The Study of Secretory Processes

Nerve cells, as well as hormone-producing cells and cells engaged in the host defence (like mast cells) secrete different agents. They are stored in vesicles enclosed by a membrane. When the cell is stimulated the vesicles move to the cell surface. The cell and vesicle membranes fuse and the agent is liberated. The mast cell secretes histamine and other agents that give rise to local inflammatory reactions. The cells of the adrenal medulla liberate the stress hormone adrenaline, and the beta cells in the pancreas insulin. Neher elucidated the secretory processes in these cell types through the development of a new technique which records the fusion of the vesicle(s) with the cell membrane. Neher realized that the electric properties of a cell would change if its surface area increased making it possible to record the actual secretory process. Through further developments of their sophisticated equipment the resolution finally permitted recording of each little vesicle fusing with the cell membrane.

Regulation of Ion Channel Function

Neher and Sakmann also used the electrode pipette to inject different agents into the cell, and they could thereby investigate the different steps in the secretory process within the cell itself (see above). In this way a number of cellular secretory mechanisms have been clarified such as the role of cyclic AMP (see Nobel Prize to Sutherland 1971) or calcium ions. For instance, we now have a better understanding of how the hormone levels in the blood are maintained at a certain level.

Also the basal mechanisms underlying the secretion of insulin have been identified. The level of blood glucose controls the level of glucose within the insulin-forming cell, which in turn regulates the level of the energy rich substance ATP. ATP acts directly on a particular type of ion channel which controls the electric membrane potential of the cell. The change of membrane potential then indirectly influences other ion channels, which permit calcium ions to pass into the cell. The calcium ions subsequently trigger the insulin secretion. In diabetes the insulin secretion is out of order. Certain drugs commonly used to stimulate insulin secretion in diabetes act directly on the ATP-controlled ion channels.

Many other diseases depend entirely, or partially, on a defect regulation of ion channels, and a number of drugs act directly on ion channels.
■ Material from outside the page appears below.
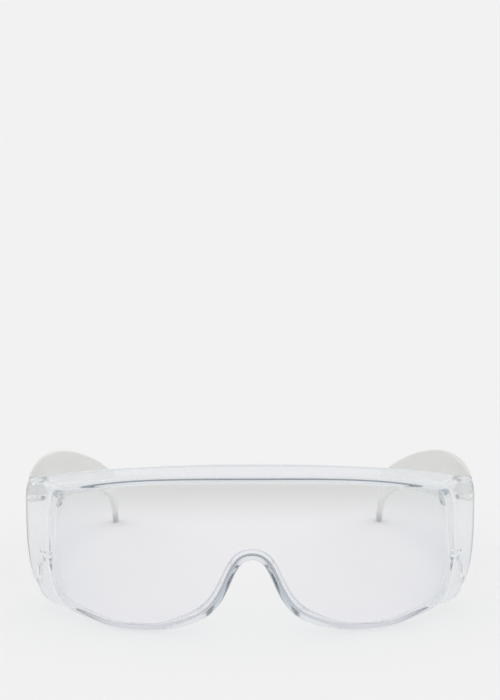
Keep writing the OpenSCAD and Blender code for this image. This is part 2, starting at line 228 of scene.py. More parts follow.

Many pathological mechanisms have been clarified during the eighties through ion channel studies, for instance cystic fibrosis (cloride ion channels), epilepsy (sodium and potassium ion channels), several cardio-vascular diseases (calcium ion channels), and neuro-muscular disorders like Lambert-Eatons disease (calcium ion channels). With the help of the technique of Neher and Sakmann it is now possible to tailormake drugs, to achieve an optimal effect on particular ion channels of importance in a given disease. Drugs against anxiety act for instance on certain inhibitory ionic channels in the brain. Alcohol, nicotine and other poisons act on yet other sets of ion channels.

In summary, Neher and Sakmann’s contributions have meant a revolution for the field of cell biology, for the understanding of different disease mechanisms, and opened a way to develop new and more specific drugs.